Write out, exactly as given, every line from the one holding "upper_door_stiles();" to the one holding "obj.matrix_world = Matrix.Identity(4)", including both.

--- Begin DATASET CONTENT ---

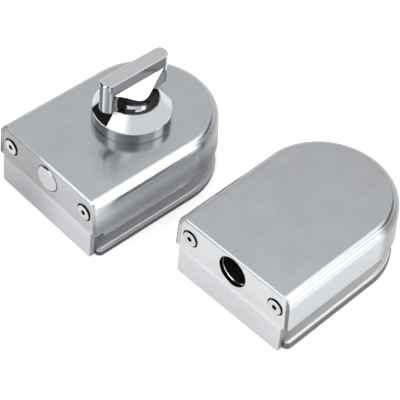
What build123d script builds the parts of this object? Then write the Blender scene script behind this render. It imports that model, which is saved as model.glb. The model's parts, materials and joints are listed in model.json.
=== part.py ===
from build123d import *
import math
import os

# A glass door lock in two halves: the lock half with its thumb turn and bolt, and the keeper half.
# Each half clamps on the edge of a glass door. Units are millimetres.
# A half is made in its own frame: x across from its middle, y back from its end face, z up from its
# back plate. place_lock and place_keeper then move it to where the halves lie, back plates down.
# The origin is on the ground, under the middle of the thumb turn.

# Outer form, the same for both halves
WIDTH = 69.0
LENGTH = 94.0
HEIGHT = 35.0
COVER_TAPER = 3.2
COVER_ROUND = 4.5
COVER_WALL = 2.2
COVER_SKIN = 1.0
COVER_RIM = 16.0
COVER_EDGE = 0.3
COVER_EDGE_BACK = 0.8
COVER_RIM_EDGE = 0.3
ROOF = HEIGHT - COVER_SKIN

# Glass and the stack that holds it: back plate, clamp plate, gasket, glass, gasket, tray
GLASS = 10.0
GASKET = 1.0
BACK_PLATE = 4.0
BACK_PLATE_HALF = 34.0
BACK_PLATE_FRONT = 2.6
BACK_PLATE_CORNER = 2.6
BACK_PLATE_ROUND = 2.4
CLAMP_PLATE = 0.8
CLAMP_HALF = 27.6
GASKET_HALF = 27.2
GLASS_LOW = BACK_PLATE + CLAMP_PLATE + GASKET
GLASS_TOP = GLASS_LOW + GLASS

# Face plate
FACE = 2.0
FACE_GAP = 0.05
FOOT_HALF = 31.3
FOOT_PROUD = 0.5
FOOT_CORNER = 0.8
FOOT_LEDGE = 1.6
CENTRE_Z = 25.8
FACE_EDGE = 0.1
HOLE_EDGE = 0.1

# Frame inside a cover
BLOCK_HALF = 30.6
BLOCK_BACK = 14.5
BLOCK_LOW = GLASS_TOP + 0.1
BLOCK_TOP = 31.0
WEB_BACK = 8.5
WEB_HALF = 27.0
TRAY_LOW = GLASS_TOP + GASKET
TRAY_TOP = TRAY_LOW + 3.5
TRAY_HALF = 31.0
STACK_FRONT = WEB_BACK + 2.1

# Screws: head radius, shank radius, length, hexagon across flats
FACE_SCREW = (3.75, 2.0, 10.0, 2.5)
BACK_SCREW = (2.8, 1.5, 9.0, 2.0)
FACE_SCREW_X = 25.8
FACE_SCREW_Z = 25.6
FACE_SCREW_PROUD = 0.6
FACE_SCREW_ROOM = 0.8
BACK_SCREW_X = 20.0
BACK_SCREW_Y = 6.0
SET_SCREW = (2.5, 3.8, 2.5)
SET_SCREWS = [(-22.0, 22.0), (22.0, 22.0), (-22.0, 60.0), (22.0, 60.0)]
POSTS = [(-23.0, 40.0), (23.0, 40.0), (0.0, 79.0)]
POST_R = 4.0
POST_SCREW = (3.4, 2.0, 7.5, 2.5)

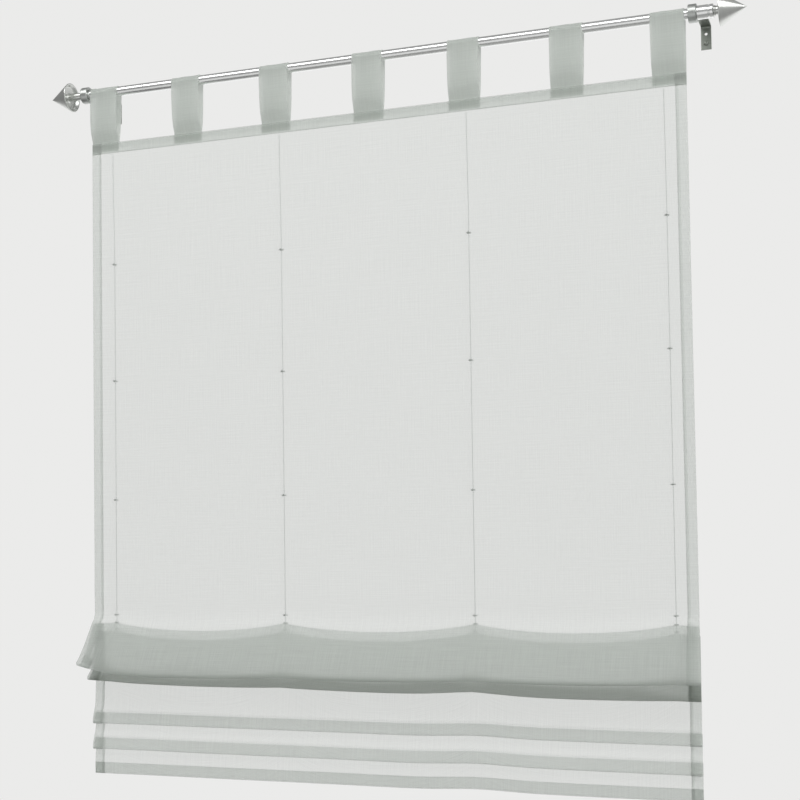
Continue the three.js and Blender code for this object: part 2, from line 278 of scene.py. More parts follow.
# %% [markdown]
# ## Voile
# Voile is a plain weave of fine twisted yarns with small gaps between them. Part of the light
# goes straight through the gaps, part is scattered through the yarns from behind, and part is
# sent back. One layer looks almost white with light behind it, and each further layer lets
# less of that light through, so folds and hems read darker by themselves.
#
# Glass or plain transparency could stand for it, but neither scatters. So the gaps are a
# Transparent shader, mixed by a coverage with the yarns, which are half Principled and half
# Translucent. Slubs, the thicker stretches of a yarn, are noise drawn out along each direction.

# %% Voile
YARN_PITCH, YARN_RELIEF = 0.62 * MM, 0.12 * MM
SLUB_THIN, SLUB_LONG, CLOUD_SCALE = 900, 16, 14
# The band tone and band density darken and thicken the voile in given bands: darker lines at the heading,
# and painted shade under the first fold and on the lip of the second.
WEAVE_SHARE, CLOUD_SHARE, BAND_AND_SHADE_DENSER, SHADED = 0.035, 0.05, 0.3, 0.93
VOILE_TONE, BAND_AND_SHADE_TONE = (0.80, 0.833, 0.80), (0.18, 0.215, 0.17, 1)


def voile(name, colour, coverage, uneven=0.10, heading_and_shade_bands=()):
    """Woven sheer cloth. coverage is the share of its face that yarn covers.

    heading_and_shade_bands lists bands of the cloth, as place down it, half width, softness and strength.
    In such a band the cloth is denser and deeper in tone: darker lines at the heading, and painted shade
    under the folds.
    """
    cloth = Recipe(name)
    place = cloth.node("ShaderNodeUVMap", {"uv_map": "laid_flat"})
    across = cloth.node("ShaderNodeSeparateXYZ", None, {0: place}, 0)
    along = cloth.node("ShaderNodeSeparateXYZ", None, {0: place}, 1)
    turn = 2 * math.pi / YARN_PITCH
    warp, weft = (across * turn).wave(), (along * turn).wave()
    slub_down = cloth.noise(place, 1, 1.0, (SLUB_THIN, SLUB_LONG, 1))
    slub_across = cloth.noise(place, 1, 1.0, (SLUB_LONG, SLUB_THIN, 1))
    cloudy = cloth.noise(place, CLOUD_SCALE, 3.0)
    slubs = slub_down + slub_across - 1.0
    deep = 0.0
    for place_down, half, soft, strength in heading_and_shade_bands:
        away = along - place_down
        aside = away.maths("ABSOLUTE", away, 0.0)
        deep = cloth.between(aside, half + soft, half) * strength + deep
    cover = slubs * uneven + (warp + weft) * WEAVE_SHARE + (cloudy - 0.5) * CLOUD_SHARE + coverage
    dark = tuple(c * SHADED for c in colour)
    paint = cloth.shade(dark, colour, slubs * 0.9 + 0.5)
    # Inside each band the tone turns darker and the coverage rises; under the folds this is painted shade.
    if heading_and_shade_bands:
        cover = cover + deep * BAND_AND_SHADE_DENSER
        paint = cloth.blend(paint, BAND_AND_SHADE_TONE, deep)
    relief = warp * weft * 0.5 + slubs * 0.8
    normal = cloth.bump(relief, YARN_RELIEF, 0.5)
    yarn = cloth.node("ShaderNodeBsdfPrincipled", None, {
        "Base Color": paint, "Roughness": 0.78, "Normal": normal,
        "Specular IOR Level": 0.22, "Sheen Weight": 0.25, "Sheen Roughness": 0.5})
    glow = cloth.node("ShaderNodeBsdfTranslucent", None, {"Color": paint})
    solid = cloth.node("ShaderNodeMixShader", None, {0: 0.5, 1: yarn, 2: glow})
    gaps = cloth.node("ShaderNodeBsdfTransparent", None, {"Color": (1, 1, 1, 1)})
    return cloth.end(cloth.node("ShaderNodeMixShader", None, {0: cover, 1: gaps, 2: solid}))


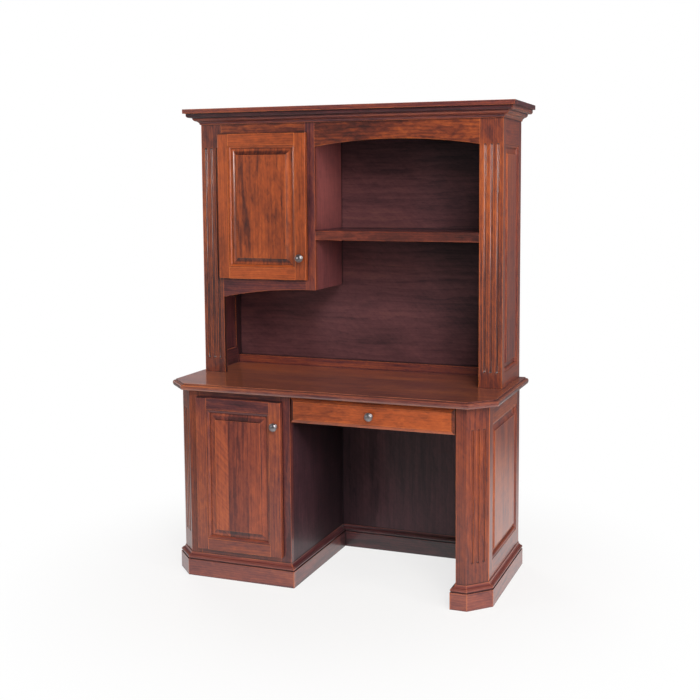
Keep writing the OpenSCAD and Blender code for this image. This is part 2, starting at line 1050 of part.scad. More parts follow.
module cabinet_floor() {
    color(wood)
        translate([-hutch_half + frame_t, hutch_in_y, cab_floor_z - shelf_t])
            cube([mid_x - frame_t - shelf_t, hutch_back_y - hutch_in_y, shelf_t]);
}

module cabinet_shelf() {
    color(wood)
        translate([-hutch_half + frame_t + 1, hutch_in_y + 4, cab_floor_z + inner_shelf_up])
            cube([mid_x - frame_t - shelf_t - 2, hutch_back_y - hutch_in_y - 6, side_t]);
}

module open_shelf() {
    color(wood)
        translate([mid_right, hutch_in_y, shelf_z - shelf_t])
            cube([hutch_half - frame_t - mid_right, hutch_back_y - hutch_in_y, shelf_t]);
}

// front rail of the open shelf, with a small round on its top edge
module shelf_edge() {
    r = 3;
    color(wood_lit)
        translate([mid_right, hutch_y, shelf_z - shelf_edge_h])
            rotate([90, 0, 90])
                linear_extrude(height = stile_x - mid_right) {
                    square([frame_t, shelf_edge_h - r]);
                    translate([r, 0])
                        square([frame_t - r, shelf_edge_h]);
                    translate([r, shelf_edge_h - r])
                        circle(r = r);
                }
}

module hutch_back() {
    color(wood)
        translate([-hutch_half + frame_t, hutch_back_y, desk_h])
            cube([hutch_w - 2 * frame_t, hutch_back_t, board_z - desk_h]);
}

module hutch_back_rail() {
    color(wood_lit)
        translate([-hutch_half + frame_t, hutch_back_y - back_rail_t, desk_h])
            cube([hutch_w - 2 * frame_t, back_rail_t, back_rail_h]);
}

module cornice_board() {
    color(wood_lit)
        translate([-hutch_half - cornice_over, hutch_y - cornice_over, board_z])
            cube([hutch_w + 2 * cornice_over, hutch_d + cornice_over, cornice_t]);
}

// crown section: fascia, quarter round, soffit, ovolo and a cove down to the wall
module crown_profile() {
    r = 9;
    fascia = board_z - 7.5;
    soffit = fascia - r;
    ovolo = 13.5;
    cove_top = soffit - ovolo;
    translate([0, fascia])
        square([crown_out, board_z - fascia]);
    translate([0, soffit])
        square([crown_out - r, r + 1]);
    translate([crown_out - r, fascia])
        circle(r = r);
    translate([0, cove_top])
        square([crown_out - 32, ovolo + 1]);
    intersection() {
        translate([crown_out - 32, soffit])
            circle(r = ovolo);
        translate([0, cove_top - 1])
            square([crown_out, ovolo + 2]);
    }
    difference() {
        translate([0, crown_z])
            square([crown_out - 32, cove_top - crown_z + 1]);
        translate([crown_out - 27.5, crown_z])
            circle(r = cove_top - crown_z);
    }
}

module crown(i) {
    intersection() {
        strip(crown_corner, crown_step, i, crown_out, crown_z, board_z);
        run(crown_corner[i], crown_corner[i + 1]) crown_profile();
    }
}

module crown_front() {
    color(wood_lit)
        crown(1);
}

module crown_returns() {
    color(wood_lit) {
        crown(0);
        crown(2);
    }
}

module upper_door_stiles() {
    color(wood_lit)
        translate([high_door[0], front_hutch_y, high_door[2]])
            difference() {
                door_stiles(high_door[1] - high_door[0], high_door[3] - high_door[2]);
                hinge_slots(high_door[3] - high_door[2]);
            }
}

module upper_door_rails() {
    color(wood_lit)
        translate([high_door[0], front_hutch_y, high_door[2]])
            door_rails(high_door[1] - high_door[0], high_door[3] - high_door[2]);
}

module upper_door_panel() {
    color(orange_wood)
        translate([high_door[0], front_hutch_y, high_door[2]])
            door_panel(high_door[1] - high_door[0], high_door[3] - high_door[2]);
}

module upper_door_knob() {
    color(pewter)
        translate([high_door[1] - knob_in, front_hutch_y, high_door[2] + high_knob_up])
            knob();
}

module upper_hinge_pins() {
    color(steel)
        translate([high_door[0], front_hutch_y, high_door[2]])
            hinge_pins(high_door[3] - high_door[2]);
}

desktop();
left_post();
right_post();
end_stiles();
end_rails();
end_panels();
pedestal_rails();
pedestal_stile();
pedestal_side();
pedestal_floor();
pedestal_shelf();
pedestal_pins();
desk_back();
leg_side();
stretchers();
plinth_boards();
plinth_returns();
plinth_caps();
cap_returns();
hinge_leaves();
door_pads();
lower_door_stiles();
lower_door_rails();
lower_door_panel();
lower_door_knob();
lower_hinge_pins();
drawer_front();
drawer_sides();
drawer_back();
drawer_bottom();
drawer_knob();
slide_outers();
slide_middle_left();
slide_middle_right();
slide_inners();
hutch_outer_stiles();
hutch_mid_stile();
hutch_top_rails();
hutch_lower_rail();
hutch_side_stiles();
hutch_side_rails();
hutch_side_panels();
hutch_partition();
cabinet_floor();
cabinet_shelf();
cabinet_pins();
open_shelf();
shelf_edge();
hutch_back();
hutch_back_rail();
cornice_board();
crown_front();
crown_returns();
upper_door_stiles();
upper_door_rails();
upper_door_panel();
upper_door_knob();
upper_hinge_pins();
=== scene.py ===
import math

import bpy
import numpy as np
from mathutils import Matrix, Vector


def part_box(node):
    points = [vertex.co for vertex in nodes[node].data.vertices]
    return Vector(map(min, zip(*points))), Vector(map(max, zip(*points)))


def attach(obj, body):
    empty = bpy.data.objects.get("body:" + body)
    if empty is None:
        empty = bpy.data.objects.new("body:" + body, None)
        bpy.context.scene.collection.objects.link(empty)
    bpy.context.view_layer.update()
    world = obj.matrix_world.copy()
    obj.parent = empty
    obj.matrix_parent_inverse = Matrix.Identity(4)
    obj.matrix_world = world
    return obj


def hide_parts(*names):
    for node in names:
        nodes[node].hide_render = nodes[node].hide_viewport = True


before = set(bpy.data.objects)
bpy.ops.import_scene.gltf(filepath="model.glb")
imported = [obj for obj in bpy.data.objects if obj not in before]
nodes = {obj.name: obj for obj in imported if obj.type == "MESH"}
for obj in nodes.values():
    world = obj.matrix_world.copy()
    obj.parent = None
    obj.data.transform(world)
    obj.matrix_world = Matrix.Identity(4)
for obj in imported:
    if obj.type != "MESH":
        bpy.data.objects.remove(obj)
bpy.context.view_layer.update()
print("frame loaded:", len(nodes), "nodes")


def linear(hexColour):
    # sRGB hex to the linear values that shaders take
    parts = [int(hexColour[i:i + 2], 16) / 255 for i in (1, 3, 5)]
    return [c / 12.92 if c <= 0.04045 else ((c + 0.055) / 1.055) ** 2.4 for c in parts] + [1.0]


def addNode(tree, kind, *values, sockets=None, marks=None, **settings):
    # Adds a node: settings go on the node, values fill its sockets in order, sockets fills them by name, and
    # marks are the (place, hex colour) pairs of a ramp. A node given as a value is linked by its first output
    # in use.
    node = tree.nodes.new("ShaderNode" + kind)
    for name, value in settings.items():
        setattr(node, name, value)
    for key, value in [*enumerate(values), *(sockets or {}).items()]:
        if isinstance(value, bpy.types.Node):
            value = next(output for output in value.outputs if output.enabled)
        if isinstance(value, bpy.types.NodeSocket):
            tree.links.new(value, node.inputs[key])
        else:
            node.inputs[key].default_value = value
    for index, (place, colour) in enumerate(marks or ()):
        elements = node.color_ramp.elements
        mark = elements[index] if index < len(elements) else elements.new(place)
        mark.position, mark.color = place, linear(colour)
    return node


def startMaterial(name):
    # an empty node material
    material = bpy.data.materials.new(name)
    material.use_nodes = True
    material.node_tree.nodes.clear()
    return material, material.node_tree


def dress(material, *names):
    # gives each named node this material alone
    for name in names:
        nodes[name].data.materials.clear()
        nodes[name].data.materials.append(material)


shadeSamples, bevelSamples = 6, 4  # rays that feel for corners, and for rounded edges

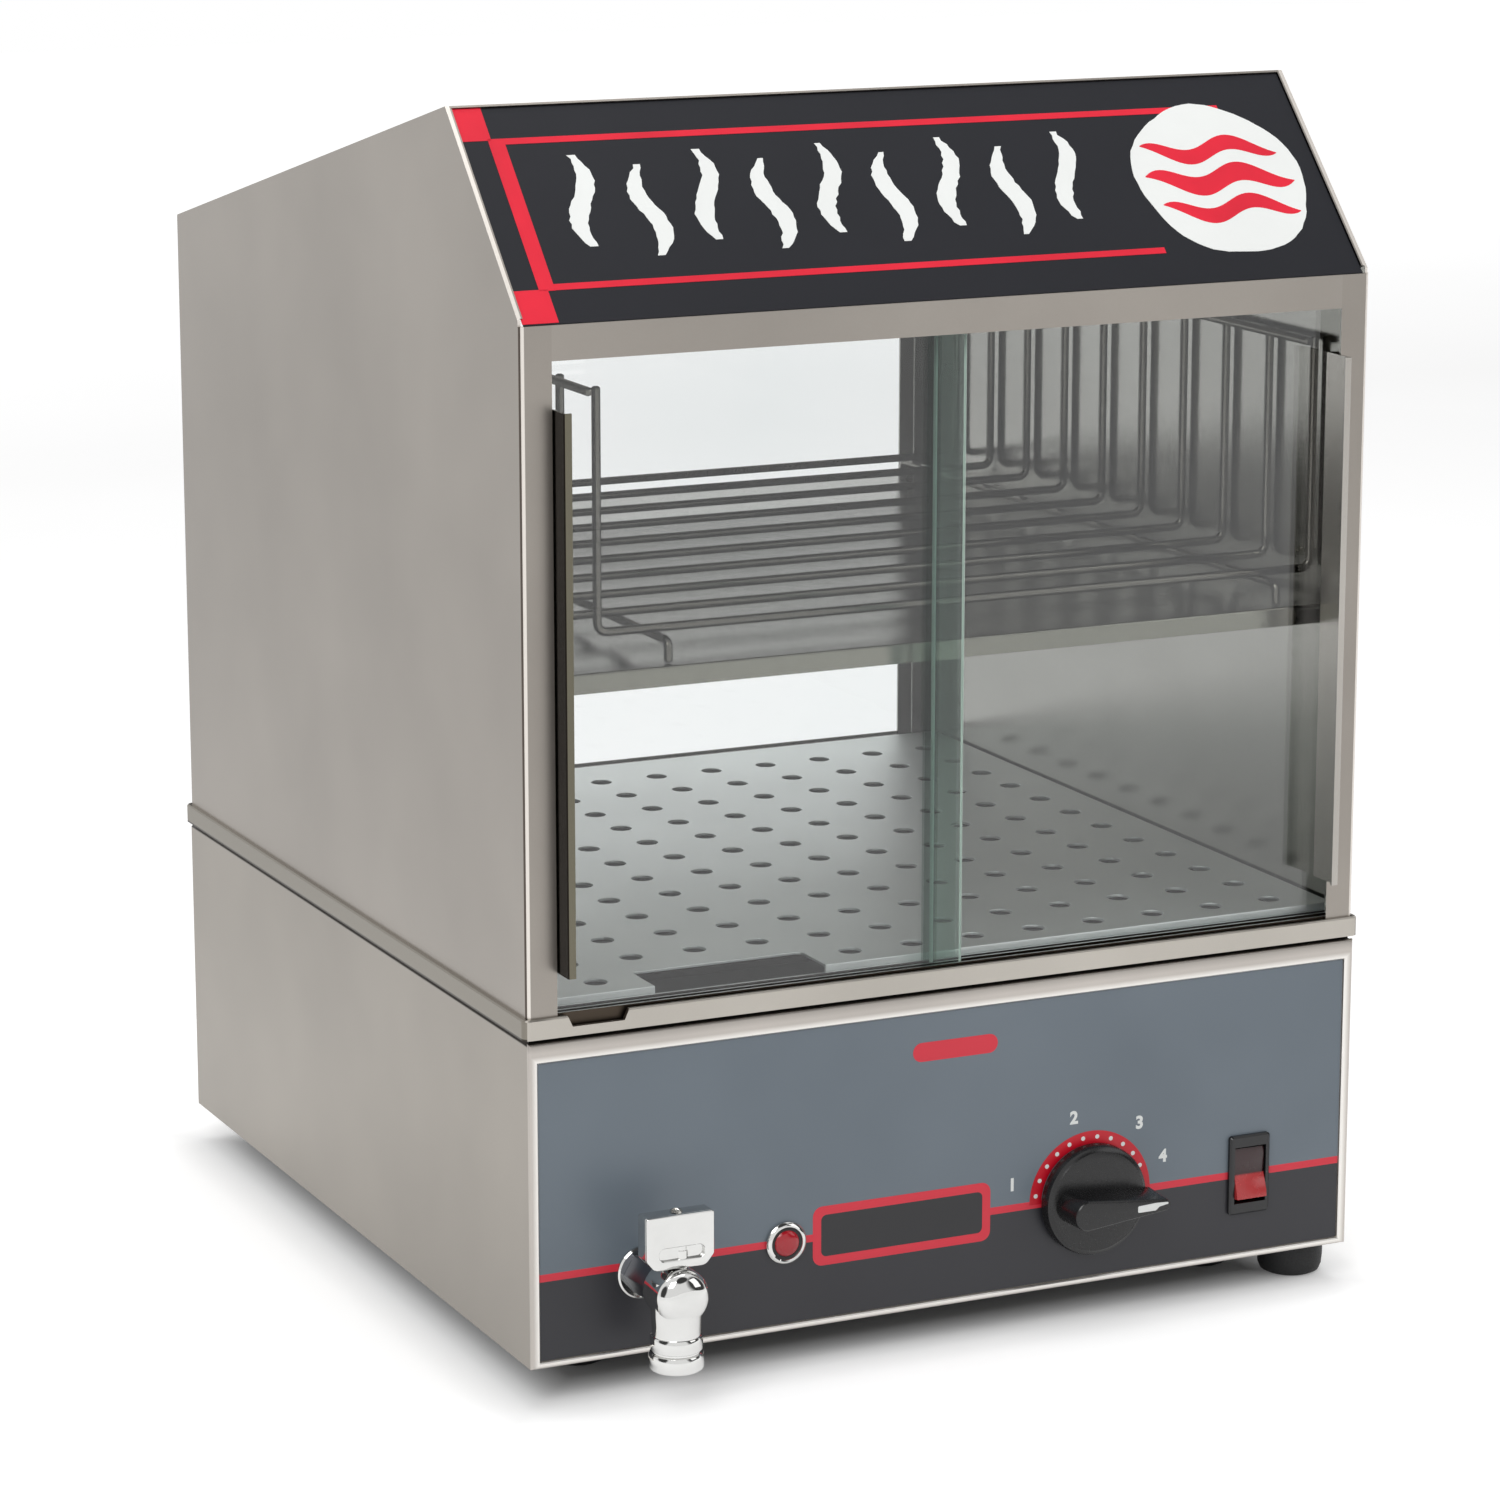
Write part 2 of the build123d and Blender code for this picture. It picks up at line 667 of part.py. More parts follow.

--- End DATASET CONTENT ---

* _PROBLEM SOLUTION_:
upper_door_stiles();
upper_door_rails();
upper_door_panel();
upper_door_knob();
upper_hinge_pins();
=== scene.py ===
import math

import bpy
import numpy as np
from mathutils import Matrix, Vector


def part_box(node):
    points = [vertex.co for vertex in nodes[node].data.vertices]
    return Vector(map(min, zip(*points))), Vector(map(max, zip(*points)))


def attach(obj, body):
    empty = bpy.data.objects.get("body:" + body)
    if empty is None:
        empty = bpy.data.objects.new("body:" + body, None)
        bpy.context.scene.collection.objects.link(empty)
    bpy.context.view_layer.update()
    world = obj.matrix_world.copy()
    obj.parent = empty
    obj.matrix_parent_inverse = Matrix.Identity(4)
    obj.matrix_world = world
    return obj


def hide_parts(*names):
    for node in names:
        nodes[node].hide_render = nodes[node].hide_viewport = True


before = set(bpy.data.objects)
bpy.ops.import_scene.gltf(filepath="model.glb")
imported = [obj for obj in bpy.data.objects if obj not in before]
nodes = {obj.name: obj for obj in imported if obj.type == "MESH"}
for obj in nodes.values():
    world = obj.matrix_world.copy()
    obj.parent = None
    obj.data.transform(world)
    obj.matrix_world = Matrix.Identity(4)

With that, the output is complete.